* _Available data_

____________

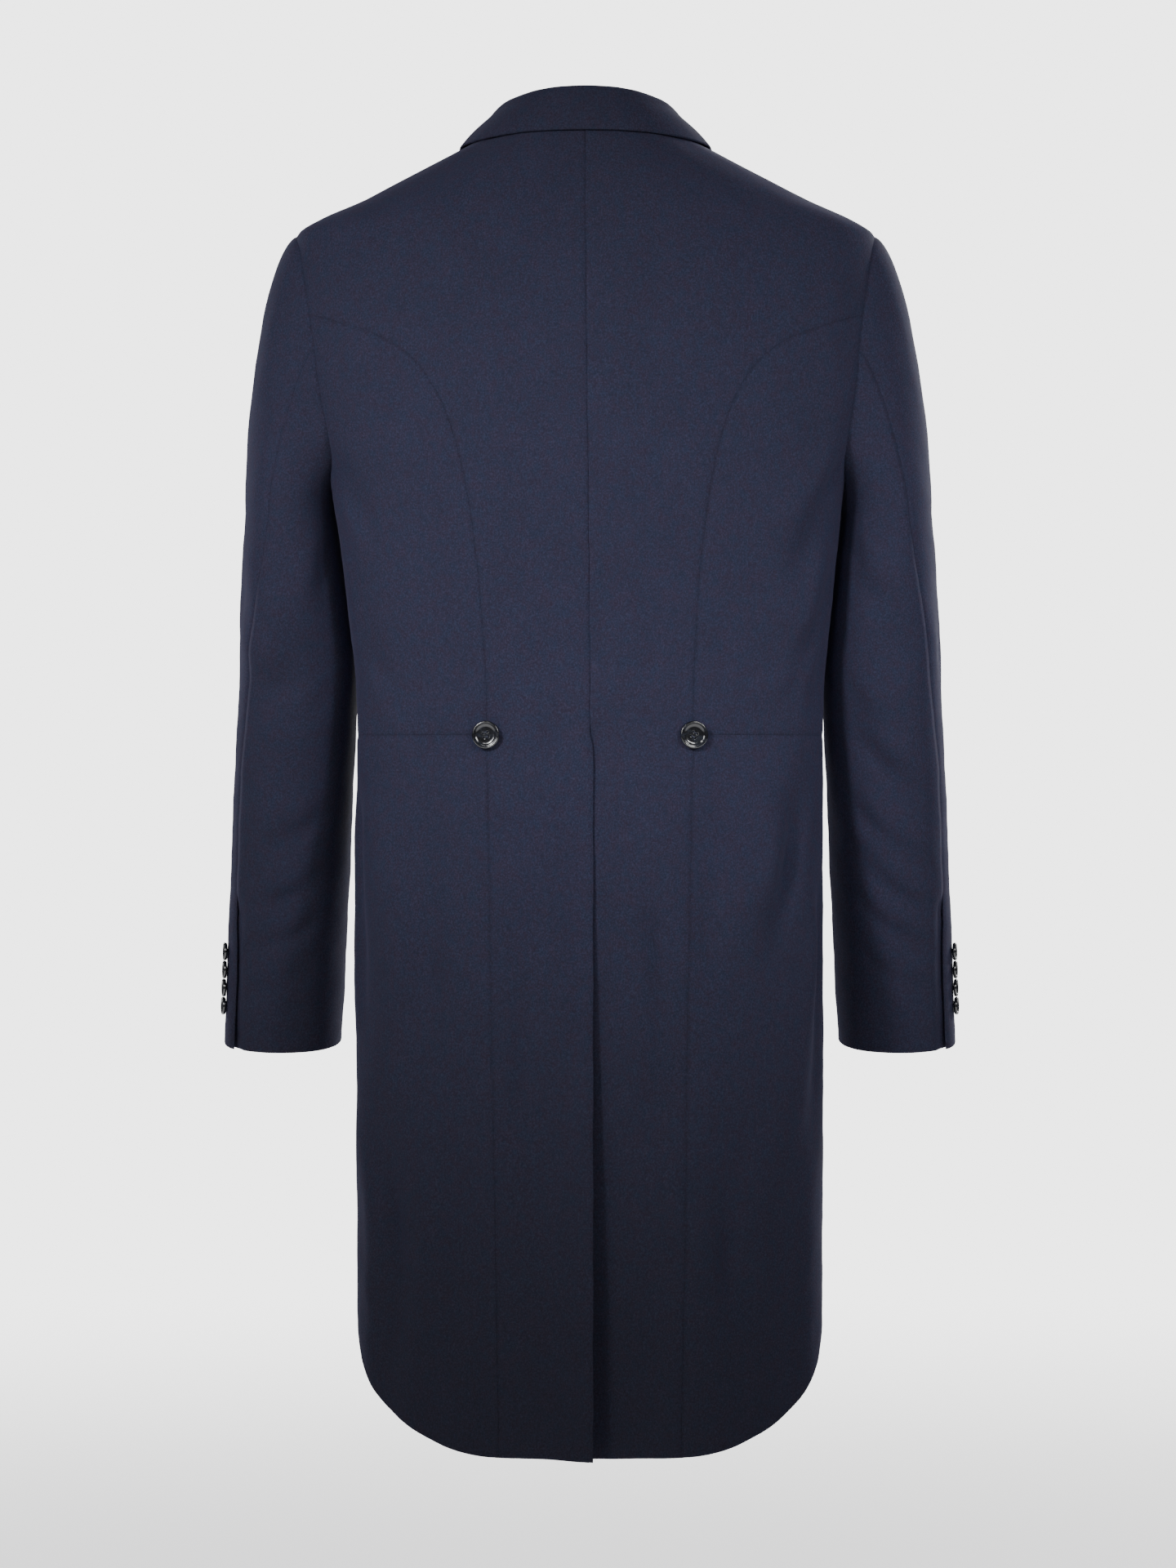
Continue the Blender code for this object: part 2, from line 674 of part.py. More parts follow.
def collar_section(base_neck, base_out, fold, leaf_outer, leaf_inner):
    """One section of the collar: up the stand on the neck side, over the fold and down the leaf."""
    stand = (base_out - fold).normalized()
    leaf = (leaf_outer[0] - fold).normalized()
    down = (stand + leaf).normalized()
    outward = (leaf - down * leaf.dot(down)).normalized()
    half_opening = math.acos(min(1.0, leaf.dot(down)))
    sides = []
    for radius, base, leaf_points in (
        (FOLD_RADIUS, base_neck, leaf_outer),
        (FOLD_RADIUS - COLLAR_CLOTH, base_out, leaf_inner),
    ):
        arc = []
        for k in range(FOLD_STEPS):
            angle = (math.pi / 2 - half_opening) * (2 * k / (FOLD_STEPS - 1) - 1)
            arc.append(fold + (outward * math.sin(angle) - down * math.cos(angle)) * radius)
        sides.append([base, base.lerp(arc[0], 0.5)] + arc + leaf_points)
    return sides


def collar_back_section(column, row):
    """A section of the collar round the back neck, where the stand rises from the neck seam."""
    x, y, z, leaf_x, leaf_level = row
    turn = turn_at(lerp(HALF_GAP, SHOULDER_HALF_WIDTH - HALF_GAP, column), 0)
    up = Vector((0, 0, NECK_SEAM_RISE))
    fold = Vector((x, y, z))
    leaf_turn = turn_at(leaf_x, leaf_level)
    grids = []
    for out in (LEAF_OUT, LAYER_GAP):
        end = torso_point(leaf_turn, leaf_level, out)
        away = torso_normal(leaf_turn, leaf_level)
        away = Vector((away.x, away.y, LEAF_RISE)).normalized()
        start = fold + away * (FOLD_RADIUS - LEAF_OUT + out)
        grids.append([start.lerp(end, s) + away * LEAF_BULGE * math.sin(math.pi * s) for s in LEAF_SHARES])
    base_neck = torso_point(turn, 0, -CLOTH) + up
    base_out = torso_point(turn, 0, COLLAR_CLOTH - CLOTH) + up
    return collar_section(base_neck, base_out, fold, *grids)


def collar_front_section(level, row):
    """A section of the collar down the front, where the stand grows lower towards the lapel."""
    dx, dy, dz, leaf_x, leaf_level = row
    roll_x = roll_line(level)[0]
    turn = turn_at(roll_x, level, True)
    edge = torso_point(turn, level)
    past_edge = (torso_point(turn_at(roll_x - 1, level, True), level) - edge).normalized() * SEAM_GAP
    fold = edge + Vector((dx, dy, dz))
    grids = []
    for out in (LEAF_OUT, LAYER_GAP):
        line = []
        for share in LEAF_SHARES:
            x, here = lerp(roll_x, leaf_x, share), lerp(level, leaf_level, share)
            lift = (dz - 1) * (1 - share) ** 2 + LEAF_STAND_OFF * share
            line.append(torso_point(turn_at(x, here, True), here, out + lift))
        grids.append(line)
    base_neck = torso_point(turn, level, -CLOTH) + past_edge
    base_out = torso_point(turn, level, COLLAR_CLOTH - CLOTH) + past_edge
    return collar_section(base_neck, base_out, fold, *grids)


def collar():
    """The whole collar in one piece: stand, fold and leaf, round the back neck and down to both notches."""
    half = [collar_back_section(column, row) for column, row in zip(NECK_COLUMNS, COLLAR_BACK)]
    half += [collar_front_section(level, row) for level, row in zip(NECK_LEVELS[1:], COLLAR_FRONT)]
    mirrored = [[[Vector((-p.x, p.y, p.z)) for p in line] for line in section] for section in half[:0:-1]]
    sections = mirrored + half
    outer, inner = ([section[k][::-1] for section in sections] for k in (0, 1))
    cloth("collar", outer, inner)


def ring_angle(angle, level):
    """The angle that a column of the sleeve has come round to on the ring at this level."""
    hind = sleeve_section(level)[5]
    if angle <= HIND_CORNER:
        return lerp(FORE_CORNER, hind, (angle - FORE_CORNER) / (HIND_CORNER - FORE_CORNER))
    end = FORE_CORNER + 360
    return lerp(hind, end, (angle - HIND_CORNER) / (end - HIND_CORNER))


def sleeve_ring(angle, level, out=0.0):
    """A point of the sleeve, at an angle from its back (0) by its outer side (90)."""
    x, half, y, deep, tilt, _ = sleeve_section(level)
    s, c = math.sin(math.radians(angle)), math.cos(math.radians(angle))
    power = 2 / SLEEVE_SQUARENESS
    dx = (half + out) * math.copysign(abs(s) ** power, s)
    dy = (deep + out) * math.copysign(abs(c) ** power, c)
    return Vector((x + dx, y + dy, level - tilt * dy))


def sleeve_cap(angle, share):
    """A point of the sleeve head, on a curve that leaves the armhole and comes down to the first ring."""
    turn, level = armhole_at(angle)
    s, c = math.sin(math.radians(angle)), math.cos(math.radians(angle))
    parts = (max(s, 0) ** 2, max(-s, 0) ** 2, max(c, 0) ** 2, max(-c, 0) ** 2)
    way = sum((leave * part for leave, part in zip(CAP_LEAVES, parts)), Vector((0, 0, 0)))
    pull = CAP_HANG * sum(strength * part for strength, part in zip(CAP_PULLS, parts))
    begin = smooth_torso(turn, level) + way.normalized() * SEAM_GAP
    end = sleeve_ring(ring_angle(angle, SLEEVE_LEVELS[0]), SLEEVE_LEVELS[0])
    t = share
    point = begin * ((1 + 2 * t) * (1 - t) ** 2) + way * (t * (1 - t) ** 2)
    return point + end * (t * t * (3 - 2 * t)) + pull * (t * t * (t - 1))


def sleeve_cap_normal(angle, share):
    round_arm = sleeve_cap(angle + NORMAL_ANGLE, share) - sleeve_cap(angle - NORMAL_ANGLE, share)
    down = sleeve_cap(angle, share + NORMAL_SHARE) - sleeve_cap(angle, max(share - NORMAL_SHARE, 0))
    return round_arm.cross(down).normalized()


def sleeve_wall(name, angles, side, moved, laps=()):
    """A sleeve piece from its columns. Moved gives a ring point's own angle and how far out it is.

    Laps are more columns past the last one, which begin at the top of the cuff vent.
    """
    vent_row = len(CAP_SHARES) + SLEEVE_LEVELS.index(CUFF_VENT_TOP)
    sewn = len(angles) - 1
    grids = []
    for wall in (0.0, CLOTH):
        rows = []
        for share in CAP_SHARES:
            row = [sleeve_cap(a, share) - sleeve_cap_normal(a, share) * wall for a in angles]
            rows.append(row + [row[-1]] * len(laps))
        for level in SLEEVE_LEVELS:
            hind = sleeve_section(level)[5]
            places = [moved(ring_angle(a, level), level, hind) for a in angles]
            places += [(hind + lap, -CLOTH - LAYER_GAP) for lap in laps]
            rows.append([sleeve_ring(angle, level, out - wall) for angle, out in places])
        grids.append(rows)
    cloth(name, *grids, side, lambda i, j: j < sewn or i >= vent_row)


def under_sleeve(side):
    """The narrow inner piece of the sleeve, which passes under the top sleeve at the cuff vent."""

    def moved(angle, level, hind):
        near = ease((angle - hind + CUFF_SUNK_REACH) / CUFF_SUNK_WIDTH)
        below = ease((CUFF_VENT_TOP + CUFF_SUNK_RISE - level) / CUFF_SUNK_LENGTH)
        return angle, -(CLOTH + LAYER_GAP) * near * below

    first, last = UNDER_ANGLES[0] + RING_GAP_TURN, UNDER_ANGLES[-1] - RING_GAP_TURN
    sleeve_wall(named("under_sleeve", side), (first, *UNDER_ANGLES[1:-1], last), side, moved, CUFF_UNDERLAP)


def top_sleeve(side):
    """The wide outer piece of the sleeve. Its edge laps over the vent and flares a little at the cuff."""

    def moved(angle, level, hind):
        near = ease((hind + CUFF_OFF_WIDTH - angle) / CUFF_OFF_WIDTH)
        lap = CUFF_LAP * ease((CUFF_VENT_TOP - CUFF_LAP_START - level) / CUFF_LAP_LENGTH)
        flare = lerp(CUFF_OFF, CUFF_OFF_FOOT, ease((CUFF_FLARE_TOP - level) / CUFF_FLARE_LENGTH))
        return angle - lap * near, ease((CUFF_VENT_TOP - level) / CUFF_OFF_LENGTH) * flare * near

    first, last = TOP_ANGLES[0] + RING_GAP_TURN, TOP_ANGLES[-1] - RING_GAP_TURN
    sleeve_wall(named("top_sleeve", side), (first, *TOP_ANGLES[1:-1], last), side, moved)


def button(name, size, place, normal, side):
    """A turned button with a raised rim and a dished middle, on the short stem of its sewing thread."""
    radius, thickness, sides = size
    top = BUTTON_STAND + thickness
    profile = (
        (0.0, top - BUTTON_DISH),
        (DISH_SHARE * radius, top - BUTTON_DISH),
        (RIM_SHARE * radius, top),
        (RIM_EDGE_SHARE * radius, top - RIM_EDGE_DROP),
        (radius, BUTTON_STAND + BELLY_SHARE * thickness),
        (FOOT_SHARE * radius, BUTTON_STAND),
        (BUTTON_STEM, BUTTON_STAND),
        (BUTTON_STEM, 0.0),
        (0.0, 0.0),
    )
    points = [(x * MM, 0.0, z * MM) for x, z in profile]
    mesh = bpy.data.meshes.new(name)
    mesh.from_pydata(points, [(k, k + 1) for k in range(len(points) - 1)], [])
    obj = add_object(name, mesh, finish(name + " horn", HORN, HORN_ROUGHNESS))
    turned = obj.modifiers.new("turned", "SCREW")
    turned.steps = sides
    turned.render_steps = sides
    turned.use_merge_vertices = True
    turned.merge_threshold = MERGE
    turned.use_smooth_shade = True
    obj.location = hung(place + normal * SEAM_GAP, side)
    obj.rotation_mode = "QUATERNION"
    obj.rotation_quaternion = Vector((side * normal.x, normal.y, normal.z)).to_track_quat("Z", "Y")


def buttons():
    """One front button, two at the back waist where the curved seams end, and four on each cuff."""
    across, up_down = CUFF_BUTTON_SPAN
    front_turn = turn_at(0, FRONT_BUTTON_LEVEL, True)
    front_place = torso_point(front_turn, FRONT_BUTTON_LEVEL)
    button("front_button", FRONT_BUTTON, front_place, torso_normal(front_turn, FRONT_BUTTON_LEVEL), 1)
    for side in (1, -1):
        turn = turn_at(*BACK_SEAM[-1])
        place, normal = torso_point(turn, WAIST_LEVEL), torso_normal(turn, WAIST_LEVEL)
        button(named("back_button", side), BACK_BUTTON, place, normal, side)
        for i in range(CUFF_BUTTONS):
            level = CUFF_BUTTON_TOP - i * CUFF_BUTTON_PITCH
            angle = sleeve_section(level)[5] + CUFF_BUTTON_ANGLE
            place = sleeve_ring(angle, level)
            round_arm = sleeve_ring(angle + across, level) - sleeve_ring(angle - across, level)
            down = sleeve_ring(angle, level - up_down) - sleeve_ring(angle, level + up_down)
            normal = round_arm.cross(down).normalized()
            button(named("cuff_button", side) + f"_{i + 1}", CUFF_BUTTON, place, normal, side)


for old in list(bpy.data.objects):
    bpy.data.objects.remove(old)
coat = bpy.data.collections.new("morning coat")
bpy.context.scene.collection.children.link(coat)
for side in (1, -1):
    back(side)
    side_body(side)
    front(side)
    skirt(side)
    lapel(side)
    top_sleeve(side)
    under_sleeve(side)
collar()
buttons()
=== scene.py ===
"""A navy morning coat of worsted wool in its worn, hollow form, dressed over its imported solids.

Sizes are in millimetres and angles in degrees unless a name says otherwise. The wearer would face -Y and
+X is the wearer's left. A "level" is a height, from 0 at the neck points down. A "turn" is how far round
the body a point is: 0 at the centre back, 90 at the side, 180 at the centre front. Each piece of cloth is
a thin shell on the form of its solid, with its seams, folded edges and creases worked into the shell.
"""

from __future__ import annotations

import logging
import math
from dataclasses import dataclass, field
from enum import Enum
from typing import Callable, Sequence

import bpy
import numpy as np
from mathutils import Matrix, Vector


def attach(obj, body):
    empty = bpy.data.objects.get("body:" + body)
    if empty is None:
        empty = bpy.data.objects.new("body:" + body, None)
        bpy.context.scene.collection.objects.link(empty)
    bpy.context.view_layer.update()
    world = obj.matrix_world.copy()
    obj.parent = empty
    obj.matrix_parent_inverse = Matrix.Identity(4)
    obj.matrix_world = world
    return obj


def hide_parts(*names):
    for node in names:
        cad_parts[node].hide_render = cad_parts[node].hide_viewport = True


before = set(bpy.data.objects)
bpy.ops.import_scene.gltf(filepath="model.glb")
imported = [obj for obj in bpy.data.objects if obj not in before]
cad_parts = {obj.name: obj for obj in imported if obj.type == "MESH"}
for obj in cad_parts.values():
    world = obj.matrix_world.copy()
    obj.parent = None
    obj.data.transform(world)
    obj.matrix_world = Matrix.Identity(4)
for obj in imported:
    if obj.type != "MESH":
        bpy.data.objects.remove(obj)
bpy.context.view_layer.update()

LOG = logging.getLogger("morning_coat")
MM = 0.001
SEAM_GAP = 0.3
# Sewn edges meet in the bottom of their seam, a hair past each other, so that no light comes through
HALF_GAP = -0.03
CLOTH = 2.0
LAPEL_CLOTH = 2.0
COLLAR_CLOTH = 1.8
LAYER_GAP = 0.7
WAIST = -479.0
HEM = -1047.0
SEAM_HEM = -1045.2
SHOULDER_LEVEL = -79.5
SHOULDER_HALF_WIDTH = 231.5
NECK_HALF_WIDTH = 78.0
# Millimetres round the body for each degree of turn
MM_PER_TURN = 2.9
# How far the coat hangs over to the wearer's right, in full from this level down
LEAN = -3.6
LEAN_LEVEL = -480.0

Array = np.ndarray
Point = tuple[float, float, float]
Rows = Sequence[Sequence[float]]


def ease(t: Array | float) -> Array:
    """Return 0 up to 0, 1 from 1 on, and a smooth rise between."""
    t = np.clip(t, 0.0, 1.0)
    return t * t * (3 - 2 * t)


def lerp(a: Array | float, b: Array | float, t: Array | float) -> Array:
    """Return the value at share t of the way from a to b."""
    return a + (b - a) * t


def unit(v: Array) -> Array:
    """Return vectors of length 1 along the last axis."""
    return v / np.maximum(np.linalg.norm(v, axis=-1, keepdims=True), 1e-9)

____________

* _Directions_
Using the data above, transcribe the lines that run from the line with "front(side)" to the line with "obj.matrix_world = world", both ends kept, and output nothing else.

* _Full solution_
    front(side)
    skirt(side)
    lapel(side)
    top_sleeve(side)
    under_sleeve(side)
collar()
buttons()
=== scene.py ===
"""A navy morning coat of worsted wool in its worn, hollow form, dressed over its imported solids.

Sizes are in millimetres and angles in degrees unless a name says otherwise. The wearer would face -Y and
+X is the wearer's left. A "level" is a height, from 0 at the neck points down. A "turn" is how far round
the body a point is: 0 at the centre back, 90 at the side, 180 at the centre front. Each piece of cloth is
a thin shell on the form of its solid, with its seams, folded edges and creases worked into the shell.
"""

from __future__ import annotations

import logging
import math
from dataclasses import dataclass, field
from enum import Enum
from typing import Callable, Sequence

import bpy
import numpy as np
from mathutils import Matrix, Vector


def attach(obj, body):
    empty = bpy.data.objects.get("body:" + body)
    if empty is None:
        empty = bpy.data.objects.new("body:" + body, None)
        bpy.context.scene.collection.objects.link(empty)
    bpy.context.view_layer.update()
    world = obj.matrix_world.copy()
    obj.parent = empty
    obj.matrix_parent_inverse = Matrix.Identity(4)
    obj.matrix_world = world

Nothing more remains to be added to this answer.